Take for example driving a car. It would be idiotic to let a machine “trial and error” a car in real life. You can only imagine the horror that it would present. So how do we apply reinforcement learning? Same method before, with simulations.

“trial and error” approach in real life 😬

We can simulate the physics of our world in a game engine, like Unity. We can give the computer specific rules, like moving forward and moving backwards. We can put the machine into an environment that is similar to the real world, like roads. We train the machine with our reward system in the environment until it gets good enough to make little to no mistakes.

We then take our model and put it into a real world machine where it does the exact same thing. No real world chaos required!

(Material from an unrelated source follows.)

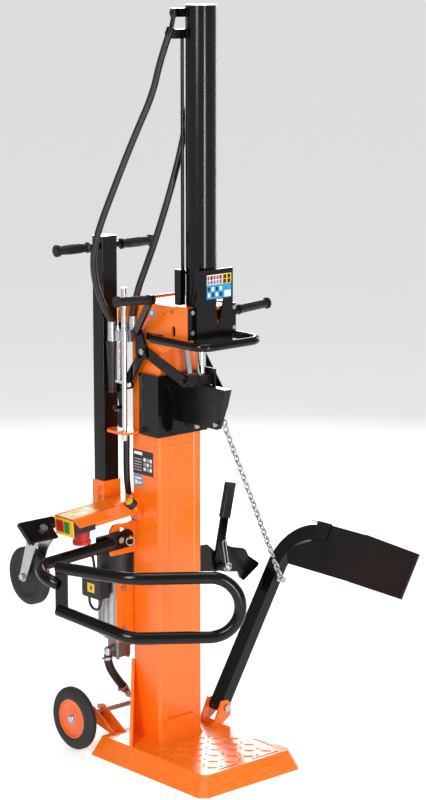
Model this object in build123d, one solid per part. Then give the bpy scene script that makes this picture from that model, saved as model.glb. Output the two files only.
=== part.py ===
from build123d import *

import os
from math import cos, hypot, pi, radians, sin, tan

# Vertical hydraulic log splitter.
# Millimetres. +Z is up, -Y is the working front, +X is the right-hand side seen from the front.
# The origin is on the floor under the centre of the column.

# ---------------------------------------------------------------- driving dimensions
TOTAL_HEIGHT = 2400.0

BASE_TOP = 63.0
BASE_HALF_BOTTOM, BASE_HALF_TOP = 214.0, 182.0
BASE_FRONT_BOTTOM, BASE_FRONT_TOP = -413.0, -387.0
BASE_REAR_BOTTOM, BASE_REAR_TOP = 132.0, 112.0
BASE_SHEET = 6.0

COLUMN_X, COLUMN_Y = 89.0, 66.0          # half width and half depth of the column
COLUMN_WALL = 6.0
COLUMN_TOP = 1478.0

CYLINDER_Y = -166.0
CYLINDER_R, CYLINDER_BORE = 48.0, 40.0
CYLINDER_BOTTOM = 1396.0
ROD_R = 14.0

HEAD_PLATE = 8.0                          # thickness of the head side plates
HEAD_FRONT = -213.0

CARRIAGE_BOTTOM, CARRIAGE_TOP = 1066.0, 1262.0
CARRIAGE_REAR = 13.0
CARRIAGE_PLATE = 10.0
PAD_THICK = 2.7
SLIDE_GAP = 0.3

WEDGE_HALF, WEDGE_EDGE = 14.0, 2.0
WEDGE_TOP, WEDGE_BOTTOM, WEDGE_FRONT = 1238.0, 1105.0, -291.0

LEVER_PIVOT = (-22.0, 1335.0)             # Y, Z of both hand lever pivots
LINK_PIN = (68.0, 1214.0)                 # Y, Z of the pin between lever and valve link

GUARD_PIVOT = (-157.0, 725.0)             # X, Z
GUARD_TUBE_R = 19.0
GUARD_Y = 34.5

LIFT_HINGE = (203.0, 112.0)               # X, Z
LIFT_ANGLE = 59.0                         # raised position, from the horizontal
LIFT_Y = -22.0                            # centre of the lifter tube
LIFT_TUBE_Y, LIFT_TUBE_T = 54.0, 38.0
LIFT_PIN_R = 8.0

LOCK_PIVOT = (262.0, 569.0)               # X, Z
LOCK_Y = 28.0

HANDLE_X, HANDLE_Y = -125.0, 150.0
HANDLE_TOP = 1683.0
HANDLE_BAR_Z = 1650.0

WHEEL_X, WHEEL_Y, WHEEL_R = 222.0, 206.0, 104.0
AXLE_Z = 107.0
WHEEL_WIDTH = 34.0
AXLE_R, RIM_R = 10.0, 64.0

CASTER_ORIGIN = (-424.0, 101.0, 791.0)
CASTER_TILT = 38.9                        # lean of the caster swivel axis, degrees
CASTER_R, CASTER_WIDTH = 92.0, 38.0
CASTER_AXLE = (-47.0, -164.0)             # Y, Z of the caster axle in the caster's own frame

MOTOR_X, MOTOR_Y = -90.0, 146.0
MOTOR_R = 62.0
MOTOR_BOTTOM, MOTOR_TOP = 385.0, 590.0
FAN_TOP = 668.0
PUMP_X, PUMP_BOTTOM = -82.0, 307.0
GEAR_TEETH, GEAR_CENTRES, GEAR_LOW, GEAR_WIDTH = 10, 18.0, 318.0, 30.0

HOSE_R, SUCTION_R, CABLE_R = 10.5, 14.0, 4.5
RUN_FIT = 0.05                            # radial clearance of pins that turn

ARM_DROOP = -4.2                          # the switch arm falls away from the column

MIN3 = (Align.CENTER, Align.CENTER, Align.MIN)


# ---------------------------------------------------------------- small helpers
def block(x0, x1, y0, y1, z0, z1):
    """Box between two opposite corners."""
    return Pos((x0 + x1) / 2, (y0 + y1) / 2, (z0 + z1) / 2) * Box(x1 - x0, y1 - y0, z1 - z0)


def rod(start, end, radius):
    """Round bar between two points."""
    axis = Vector(*end) - Vector(*start)
    return Plane(origin=start, z_dir=axis).location * Cylinder(radius, axis.length, align=MIN3)


def tube(start, end, outer, inner):
    """Round tube between two points."""
    return rod(start, end, outer) - rod(start, end, inner)


def along(start, end, distance):
    """Point at a distance from start towards end."""
    axis = (Vector(*end) - Vector(*start)).normalized()
    return tuple(Vector(*start) + axis * distance)


def side_plate(outline, x0, x1):
    """Plate from an outline of (Y, Z) points, between two X positions."""
    face = Plane(origin=(x0, 0, 0), x_dir=(0, 1, 0), z_dir=(1, 0, 0)) * make_face(Polyline(*outline, close=True))
    return extrude(face, amount=x1 - x0, dir=(1, 0, 0))


def front_plate(outline, y0, y1):
    """Plate from an outline of (X, Z) points, between two Y positions."""
    face = Plane(origin=(0, y0, 0), x_dir=(1, 0, 0), z_dir=(0, -1, 0)) * make_face(Polyline(*outline, close=True))
    return extrude(face, amount=y1 - y0, dir=(0, 1, 0))


def floor_plate(outline, z0, z1):
    """Plate from an outline of (X, Y) points, between two heights."""
    face = Plane(origin=(0, 0, z0)) * make_face(Polyline(*outline, close=True))
    return extrude(face, amount=z1 - z0, dir=(0, 0, 1))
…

Well… there is a slight downside…

The con to this is that simulations are just that… simulations. Nothing can exactly mimic our world. If there is even a slight disparity between the environment and the real world, the model might not work in the real world (and just look at the gif for the implications). When training a model for applications in the real world, if you can get over this hurdle, you will be able to be successful. But to make sure it’ll work, you will have to meticulously look over the environment just to get it right.

And this begs the question… with the ability to create real world reinforcement models and machines… what are some of the applications in the real world?

Real World Applications

Autonomous Vehicles

Through simulation training, autonomous vehicles have been the subject of reinforcement learning for a while. To self-driving cars all the way to self-flying planes, the realm of autonomous vehicles is limitless.

Health Care

Reinforcement Learning has been used to figure out what kind of diagnoses works best with certain medicines, through trial and error in simulations. With AI taking over the medical industry, trial and error will become more useful.

Manufacturing

In conventional manufacturing, the machine would perform timed procedure moves. With the addition of reinforcement learning, it makes these machines more adaptable to do a certain task and change the tasks as you please. This imitates the hectic changing of many industries.

Key Takeaways

Reinforcement learning is training an agent to perform a certain task by using a reward system in an environment.
Rewards are the principal for reinforcement learning and we use reward shaping to create reward models for reinforcement learning models.
Simulations can be used to train agents
Reinforcement learning is being applied in many industries today.